The climate in Bangladesh is sufficiently hospitable to human life, that they have multiplied to astonishing levels. In doing so, they may be creating environmental hazards which will ultimately damage the long term carrying capacity of the region. But such incredible overpopulation cannot occur in a sparsely populated, desolate place such as Greenland. The Arctic will never face the crushing overpopulation of countries such as Indonesia or much of India and China. Prior to the Industrial Revolution, India and China possessed vastly greater wealth than the European states. Recall that European explorers searched relentlessly for centuries for trade routes to access the riches of Asia. Some even went so far as to attempt to sail around the world.

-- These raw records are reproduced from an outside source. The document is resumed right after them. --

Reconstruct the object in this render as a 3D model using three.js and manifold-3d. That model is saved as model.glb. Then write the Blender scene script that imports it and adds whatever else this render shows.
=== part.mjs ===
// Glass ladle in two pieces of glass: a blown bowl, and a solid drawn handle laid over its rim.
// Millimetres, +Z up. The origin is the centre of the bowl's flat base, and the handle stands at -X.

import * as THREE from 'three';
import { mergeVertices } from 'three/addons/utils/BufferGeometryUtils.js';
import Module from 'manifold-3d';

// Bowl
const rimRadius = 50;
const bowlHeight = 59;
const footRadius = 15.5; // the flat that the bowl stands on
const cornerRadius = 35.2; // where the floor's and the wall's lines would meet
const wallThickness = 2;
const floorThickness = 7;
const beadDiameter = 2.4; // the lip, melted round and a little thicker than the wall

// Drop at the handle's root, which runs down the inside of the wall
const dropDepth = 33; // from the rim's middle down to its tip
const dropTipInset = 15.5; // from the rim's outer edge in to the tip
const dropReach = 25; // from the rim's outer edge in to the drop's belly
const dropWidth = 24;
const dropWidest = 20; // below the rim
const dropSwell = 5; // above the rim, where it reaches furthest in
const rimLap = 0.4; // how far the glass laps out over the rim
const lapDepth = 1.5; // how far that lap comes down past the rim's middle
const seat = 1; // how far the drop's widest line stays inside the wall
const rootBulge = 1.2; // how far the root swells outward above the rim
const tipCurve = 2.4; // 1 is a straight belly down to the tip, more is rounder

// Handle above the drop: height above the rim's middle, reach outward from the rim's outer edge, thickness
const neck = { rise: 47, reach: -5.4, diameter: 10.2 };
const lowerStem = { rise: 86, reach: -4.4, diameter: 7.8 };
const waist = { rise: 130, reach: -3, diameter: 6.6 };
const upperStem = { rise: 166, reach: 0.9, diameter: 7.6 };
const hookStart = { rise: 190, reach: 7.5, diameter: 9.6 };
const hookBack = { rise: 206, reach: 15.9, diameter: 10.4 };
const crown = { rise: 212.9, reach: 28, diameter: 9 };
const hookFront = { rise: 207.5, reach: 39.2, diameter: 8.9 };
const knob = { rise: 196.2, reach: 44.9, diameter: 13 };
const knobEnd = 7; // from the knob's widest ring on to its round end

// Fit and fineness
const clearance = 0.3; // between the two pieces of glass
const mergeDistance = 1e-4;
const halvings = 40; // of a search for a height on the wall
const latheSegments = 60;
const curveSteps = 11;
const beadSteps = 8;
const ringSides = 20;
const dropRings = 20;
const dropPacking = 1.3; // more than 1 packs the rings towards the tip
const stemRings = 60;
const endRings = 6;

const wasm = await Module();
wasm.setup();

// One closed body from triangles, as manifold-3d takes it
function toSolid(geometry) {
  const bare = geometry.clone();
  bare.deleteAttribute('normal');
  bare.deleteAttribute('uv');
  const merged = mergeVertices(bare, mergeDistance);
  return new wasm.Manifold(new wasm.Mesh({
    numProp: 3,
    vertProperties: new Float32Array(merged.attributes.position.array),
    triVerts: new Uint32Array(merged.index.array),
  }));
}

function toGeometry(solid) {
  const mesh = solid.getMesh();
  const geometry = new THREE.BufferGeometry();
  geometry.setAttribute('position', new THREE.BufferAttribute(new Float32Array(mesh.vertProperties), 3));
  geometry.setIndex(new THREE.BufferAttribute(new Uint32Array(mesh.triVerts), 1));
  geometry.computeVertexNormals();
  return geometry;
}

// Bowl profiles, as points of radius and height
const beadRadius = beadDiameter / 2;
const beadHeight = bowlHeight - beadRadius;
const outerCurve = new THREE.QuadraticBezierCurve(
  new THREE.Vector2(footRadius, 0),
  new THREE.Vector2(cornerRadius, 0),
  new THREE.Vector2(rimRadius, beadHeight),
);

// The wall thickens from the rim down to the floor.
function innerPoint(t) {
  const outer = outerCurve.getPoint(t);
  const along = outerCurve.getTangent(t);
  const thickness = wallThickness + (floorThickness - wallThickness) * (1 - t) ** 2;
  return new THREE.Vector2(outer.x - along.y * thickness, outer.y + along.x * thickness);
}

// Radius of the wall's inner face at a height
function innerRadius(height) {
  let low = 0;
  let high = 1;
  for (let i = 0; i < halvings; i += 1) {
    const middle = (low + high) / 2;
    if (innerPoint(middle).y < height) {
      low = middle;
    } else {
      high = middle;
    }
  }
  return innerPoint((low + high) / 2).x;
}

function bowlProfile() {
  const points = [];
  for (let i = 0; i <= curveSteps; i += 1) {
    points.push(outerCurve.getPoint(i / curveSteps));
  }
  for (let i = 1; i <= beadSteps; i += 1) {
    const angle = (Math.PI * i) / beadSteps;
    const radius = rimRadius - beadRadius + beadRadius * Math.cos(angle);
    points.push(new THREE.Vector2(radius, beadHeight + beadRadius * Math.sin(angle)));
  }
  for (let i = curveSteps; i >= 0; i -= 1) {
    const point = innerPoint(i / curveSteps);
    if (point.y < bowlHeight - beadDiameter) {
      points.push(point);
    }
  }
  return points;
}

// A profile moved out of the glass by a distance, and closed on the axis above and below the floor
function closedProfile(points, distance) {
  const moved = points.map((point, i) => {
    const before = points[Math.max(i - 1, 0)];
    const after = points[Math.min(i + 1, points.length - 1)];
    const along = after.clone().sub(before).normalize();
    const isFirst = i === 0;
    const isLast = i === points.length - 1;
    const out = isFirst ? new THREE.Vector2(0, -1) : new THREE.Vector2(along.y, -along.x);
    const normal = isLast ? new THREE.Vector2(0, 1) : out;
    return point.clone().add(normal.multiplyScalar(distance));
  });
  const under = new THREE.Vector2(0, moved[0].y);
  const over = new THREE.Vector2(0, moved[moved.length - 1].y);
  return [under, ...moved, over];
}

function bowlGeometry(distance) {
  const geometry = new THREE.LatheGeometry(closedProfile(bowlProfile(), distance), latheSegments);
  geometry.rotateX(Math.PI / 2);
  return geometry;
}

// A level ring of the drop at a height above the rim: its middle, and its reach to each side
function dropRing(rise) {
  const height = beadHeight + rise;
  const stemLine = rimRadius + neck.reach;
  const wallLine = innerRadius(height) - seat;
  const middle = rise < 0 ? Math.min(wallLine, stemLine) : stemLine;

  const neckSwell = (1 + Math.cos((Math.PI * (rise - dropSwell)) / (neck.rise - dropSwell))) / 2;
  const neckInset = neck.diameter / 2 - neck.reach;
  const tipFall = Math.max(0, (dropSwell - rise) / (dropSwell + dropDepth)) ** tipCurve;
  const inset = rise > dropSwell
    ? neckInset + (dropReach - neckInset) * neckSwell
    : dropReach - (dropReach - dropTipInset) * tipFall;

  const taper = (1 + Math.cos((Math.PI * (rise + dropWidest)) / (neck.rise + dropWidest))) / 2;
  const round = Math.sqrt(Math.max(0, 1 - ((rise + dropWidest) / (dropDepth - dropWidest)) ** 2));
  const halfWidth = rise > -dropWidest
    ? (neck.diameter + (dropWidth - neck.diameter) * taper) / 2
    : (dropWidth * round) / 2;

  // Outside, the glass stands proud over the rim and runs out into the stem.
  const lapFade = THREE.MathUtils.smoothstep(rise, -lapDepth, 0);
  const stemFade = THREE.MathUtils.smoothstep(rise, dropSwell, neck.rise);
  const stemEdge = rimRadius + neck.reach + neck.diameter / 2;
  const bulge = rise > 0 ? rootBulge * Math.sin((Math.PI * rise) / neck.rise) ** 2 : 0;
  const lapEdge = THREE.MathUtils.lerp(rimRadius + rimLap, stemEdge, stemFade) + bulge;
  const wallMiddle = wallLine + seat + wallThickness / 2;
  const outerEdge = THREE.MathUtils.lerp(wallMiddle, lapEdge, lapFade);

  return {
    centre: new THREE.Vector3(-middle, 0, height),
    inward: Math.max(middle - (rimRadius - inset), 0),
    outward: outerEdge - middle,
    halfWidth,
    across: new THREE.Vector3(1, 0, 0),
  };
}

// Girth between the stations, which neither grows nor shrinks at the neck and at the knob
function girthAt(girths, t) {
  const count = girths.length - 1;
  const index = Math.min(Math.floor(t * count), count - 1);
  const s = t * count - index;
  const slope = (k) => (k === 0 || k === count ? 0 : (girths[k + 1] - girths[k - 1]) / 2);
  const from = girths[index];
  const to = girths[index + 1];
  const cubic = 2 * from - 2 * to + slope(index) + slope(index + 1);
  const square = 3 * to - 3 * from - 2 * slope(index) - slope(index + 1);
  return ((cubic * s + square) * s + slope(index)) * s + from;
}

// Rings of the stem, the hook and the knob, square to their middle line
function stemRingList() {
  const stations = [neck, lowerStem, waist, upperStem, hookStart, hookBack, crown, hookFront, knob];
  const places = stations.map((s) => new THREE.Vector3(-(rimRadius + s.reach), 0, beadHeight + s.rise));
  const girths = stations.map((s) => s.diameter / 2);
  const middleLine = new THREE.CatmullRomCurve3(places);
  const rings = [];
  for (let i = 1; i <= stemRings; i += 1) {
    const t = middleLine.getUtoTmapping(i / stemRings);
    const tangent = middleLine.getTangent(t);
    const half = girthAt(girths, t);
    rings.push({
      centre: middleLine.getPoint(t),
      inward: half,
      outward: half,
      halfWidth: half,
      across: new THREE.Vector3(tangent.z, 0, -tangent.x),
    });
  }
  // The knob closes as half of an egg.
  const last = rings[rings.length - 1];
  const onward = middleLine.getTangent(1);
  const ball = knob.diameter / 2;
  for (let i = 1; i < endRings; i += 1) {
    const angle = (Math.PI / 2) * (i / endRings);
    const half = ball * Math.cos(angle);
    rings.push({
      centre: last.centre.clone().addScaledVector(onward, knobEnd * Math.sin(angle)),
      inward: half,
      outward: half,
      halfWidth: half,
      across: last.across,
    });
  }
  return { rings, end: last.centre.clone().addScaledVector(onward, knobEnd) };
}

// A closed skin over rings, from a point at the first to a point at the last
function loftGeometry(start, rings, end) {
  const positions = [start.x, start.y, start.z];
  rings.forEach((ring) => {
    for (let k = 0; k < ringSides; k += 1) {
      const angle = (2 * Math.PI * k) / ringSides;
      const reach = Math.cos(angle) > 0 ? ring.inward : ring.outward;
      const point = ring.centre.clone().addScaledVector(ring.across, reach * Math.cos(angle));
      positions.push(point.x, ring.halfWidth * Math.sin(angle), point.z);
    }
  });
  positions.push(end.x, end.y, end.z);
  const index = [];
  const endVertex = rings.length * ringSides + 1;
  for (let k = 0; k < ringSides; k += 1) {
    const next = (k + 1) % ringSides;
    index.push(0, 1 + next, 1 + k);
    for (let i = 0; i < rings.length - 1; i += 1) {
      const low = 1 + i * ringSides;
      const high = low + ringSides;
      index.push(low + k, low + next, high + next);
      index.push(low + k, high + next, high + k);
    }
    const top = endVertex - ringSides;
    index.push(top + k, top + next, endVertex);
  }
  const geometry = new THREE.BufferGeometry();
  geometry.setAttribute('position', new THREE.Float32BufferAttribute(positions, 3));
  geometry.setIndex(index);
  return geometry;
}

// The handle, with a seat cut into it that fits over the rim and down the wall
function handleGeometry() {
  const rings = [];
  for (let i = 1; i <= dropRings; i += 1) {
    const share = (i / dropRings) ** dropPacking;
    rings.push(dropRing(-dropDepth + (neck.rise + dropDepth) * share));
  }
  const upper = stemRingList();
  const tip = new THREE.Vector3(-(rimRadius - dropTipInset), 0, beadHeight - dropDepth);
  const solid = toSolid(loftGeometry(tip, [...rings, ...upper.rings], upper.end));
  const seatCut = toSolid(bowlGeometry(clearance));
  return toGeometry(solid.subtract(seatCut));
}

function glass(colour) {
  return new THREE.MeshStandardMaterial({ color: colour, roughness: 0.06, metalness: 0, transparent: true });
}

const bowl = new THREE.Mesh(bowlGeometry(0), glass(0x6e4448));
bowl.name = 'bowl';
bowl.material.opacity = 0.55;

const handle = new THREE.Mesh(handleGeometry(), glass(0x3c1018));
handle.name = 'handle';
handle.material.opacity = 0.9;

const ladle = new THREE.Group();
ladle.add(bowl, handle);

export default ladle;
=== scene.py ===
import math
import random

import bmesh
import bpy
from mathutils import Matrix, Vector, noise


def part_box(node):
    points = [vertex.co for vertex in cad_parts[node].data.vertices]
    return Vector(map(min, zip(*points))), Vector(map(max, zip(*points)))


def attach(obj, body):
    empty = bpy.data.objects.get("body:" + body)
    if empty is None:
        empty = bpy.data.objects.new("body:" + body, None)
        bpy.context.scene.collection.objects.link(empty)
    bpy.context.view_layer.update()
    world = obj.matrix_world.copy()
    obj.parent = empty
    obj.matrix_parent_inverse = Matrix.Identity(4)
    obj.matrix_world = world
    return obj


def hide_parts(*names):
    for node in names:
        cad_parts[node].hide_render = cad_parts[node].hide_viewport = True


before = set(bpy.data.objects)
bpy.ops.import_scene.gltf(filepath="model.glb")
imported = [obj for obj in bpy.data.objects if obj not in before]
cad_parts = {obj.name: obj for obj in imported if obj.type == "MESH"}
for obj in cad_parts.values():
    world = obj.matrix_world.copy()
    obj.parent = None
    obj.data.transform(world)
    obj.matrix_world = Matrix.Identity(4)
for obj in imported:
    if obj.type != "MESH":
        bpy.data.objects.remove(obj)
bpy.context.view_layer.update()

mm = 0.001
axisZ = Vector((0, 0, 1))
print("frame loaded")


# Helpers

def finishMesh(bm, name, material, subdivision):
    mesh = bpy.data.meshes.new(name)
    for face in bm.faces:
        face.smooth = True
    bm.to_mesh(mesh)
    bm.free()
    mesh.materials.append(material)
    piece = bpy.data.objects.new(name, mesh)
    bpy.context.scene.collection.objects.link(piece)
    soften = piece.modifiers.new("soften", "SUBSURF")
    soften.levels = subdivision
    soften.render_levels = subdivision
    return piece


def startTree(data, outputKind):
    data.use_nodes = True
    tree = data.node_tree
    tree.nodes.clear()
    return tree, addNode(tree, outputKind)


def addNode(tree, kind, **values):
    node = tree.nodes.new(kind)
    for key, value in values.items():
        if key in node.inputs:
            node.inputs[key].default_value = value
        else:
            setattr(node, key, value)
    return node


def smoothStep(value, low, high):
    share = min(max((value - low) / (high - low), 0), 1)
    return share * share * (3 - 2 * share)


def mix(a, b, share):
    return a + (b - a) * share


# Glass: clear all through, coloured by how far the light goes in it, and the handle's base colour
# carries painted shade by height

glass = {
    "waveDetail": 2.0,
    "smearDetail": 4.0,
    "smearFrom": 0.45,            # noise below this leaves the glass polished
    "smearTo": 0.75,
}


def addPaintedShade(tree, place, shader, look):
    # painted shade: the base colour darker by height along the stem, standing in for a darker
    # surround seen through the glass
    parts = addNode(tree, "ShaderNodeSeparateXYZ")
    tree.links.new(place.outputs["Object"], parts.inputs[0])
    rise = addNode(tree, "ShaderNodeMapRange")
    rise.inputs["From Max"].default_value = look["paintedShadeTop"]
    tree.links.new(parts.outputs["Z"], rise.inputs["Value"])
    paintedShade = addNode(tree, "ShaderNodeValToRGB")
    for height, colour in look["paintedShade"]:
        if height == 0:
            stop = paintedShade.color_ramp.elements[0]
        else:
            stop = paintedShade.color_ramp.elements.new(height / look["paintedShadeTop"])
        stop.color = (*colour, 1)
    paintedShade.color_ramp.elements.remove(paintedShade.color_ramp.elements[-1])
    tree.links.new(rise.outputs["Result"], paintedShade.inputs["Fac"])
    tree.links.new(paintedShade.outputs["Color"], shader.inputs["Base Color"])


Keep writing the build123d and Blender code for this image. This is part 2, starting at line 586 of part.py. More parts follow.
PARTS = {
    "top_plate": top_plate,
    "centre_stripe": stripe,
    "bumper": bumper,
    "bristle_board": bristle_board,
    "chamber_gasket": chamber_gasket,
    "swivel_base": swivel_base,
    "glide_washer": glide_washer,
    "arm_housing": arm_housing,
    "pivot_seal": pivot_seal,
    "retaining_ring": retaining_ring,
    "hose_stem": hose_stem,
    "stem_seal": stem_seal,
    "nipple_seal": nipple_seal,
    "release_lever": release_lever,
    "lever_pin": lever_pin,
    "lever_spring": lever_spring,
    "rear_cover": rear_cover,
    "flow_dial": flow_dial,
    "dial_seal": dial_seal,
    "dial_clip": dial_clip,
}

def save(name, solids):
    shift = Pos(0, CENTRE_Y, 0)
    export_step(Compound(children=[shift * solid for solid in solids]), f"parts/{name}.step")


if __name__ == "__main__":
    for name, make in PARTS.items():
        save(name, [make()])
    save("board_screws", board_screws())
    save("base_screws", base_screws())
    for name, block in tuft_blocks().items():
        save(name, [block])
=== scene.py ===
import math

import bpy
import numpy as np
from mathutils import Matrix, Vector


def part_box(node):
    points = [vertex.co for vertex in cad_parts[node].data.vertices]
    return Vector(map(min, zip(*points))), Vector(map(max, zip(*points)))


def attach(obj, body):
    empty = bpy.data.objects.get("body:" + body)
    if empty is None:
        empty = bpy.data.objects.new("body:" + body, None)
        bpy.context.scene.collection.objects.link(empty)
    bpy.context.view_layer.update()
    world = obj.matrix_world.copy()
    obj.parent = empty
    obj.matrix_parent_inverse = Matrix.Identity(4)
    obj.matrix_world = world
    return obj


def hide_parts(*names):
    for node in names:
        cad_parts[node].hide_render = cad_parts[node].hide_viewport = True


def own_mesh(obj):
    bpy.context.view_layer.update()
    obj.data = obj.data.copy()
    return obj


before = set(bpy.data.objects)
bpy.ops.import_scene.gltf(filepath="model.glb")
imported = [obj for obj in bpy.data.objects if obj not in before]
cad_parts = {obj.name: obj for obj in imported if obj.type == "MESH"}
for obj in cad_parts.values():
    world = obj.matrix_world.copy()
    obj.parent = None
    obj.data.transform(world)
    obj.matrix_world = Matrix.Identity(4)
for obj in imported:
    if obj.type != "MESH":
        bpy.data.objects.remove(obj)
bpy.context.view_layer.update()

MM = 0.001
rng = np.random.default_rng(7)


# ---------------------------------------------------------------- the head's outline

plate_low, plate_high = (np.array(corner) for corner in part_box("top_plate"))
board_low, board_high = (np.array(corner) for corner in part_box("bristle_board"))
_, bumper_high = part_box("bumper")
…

I invite you to compare the proportion of arable land and crop yields in Mediterranean countries such as France, Spain, Italy, and Greece to their far Northern European counterparts in Sweden, Norway, and Finland. Even in Canada, large expanses of permafrost are a major impediment to development. The US has more than 4 times as much arable land as Canada, and over twice the crop yield per acreage, hence about 10 times the food production capacity, and unsurprisingly 10 times the population.
Long term, you need food supplies for a population to grow. Lack of food will either lead to migrations or declining population. Short term, catastrophic overshoots and collapse can occur. Agriculture is the reason that there are over 6 billion people alive today, a thousand times their pre-Agricultural numbers. Agriculture requires fertile land, and it's why people fight and die by the millions to control it.